Karlheinz Stockhausen – Kontakte (1960 / Wergo)
Karlheinz Stockhausen was a German composer, known for his groundbreaking work in electronic music, for introducing controlled chance (aleatory techniques or aleatoric musical techniques) into serial composition, and for musical spatialization.
He was educated at the Hochschule für Musik Köln and the University of Cologne, later studying with Olivier Messiaen in Paris and with Werner Meyer-Eppler at the University of Bonn. One of the leading figures of the Darmstadt School, his compositions and theories were and remain widely influential, not only on composers of art music, but also on jazz and popular music. His works, composed over a period of nearly sixty years, eschew traditional forms. In addition to electronic music—both with and without live performers—they range from miniatures for musical boxesthrough works for solo instruments, songs, chamber music, choral and orchestral music, to a cycle of seven full-length operas. His theoretical and other writings comprise ten large volumes.
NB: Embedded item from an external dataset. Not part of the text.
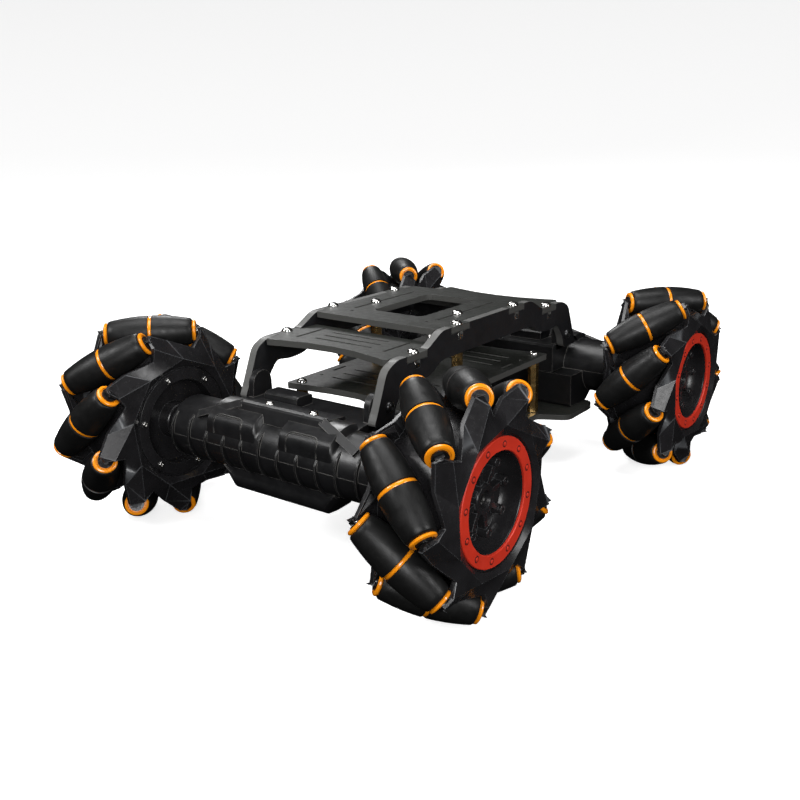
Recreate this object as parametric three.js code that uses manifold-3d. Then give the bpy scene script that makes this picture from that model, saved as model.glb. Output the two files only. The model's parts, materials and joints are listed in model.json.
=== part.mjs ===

He received numerous prizes and distinctions for his compositions, recordings, and for the scores produced by his publishing company.
« Kontakte » refers both to contacts between instrumental and electronic sound groups and to contacts between self-sufficient, strongly characterized moments. In the case of four-channel loudspeaker reproduction, it also refers to contacts between various forms of spatial movement.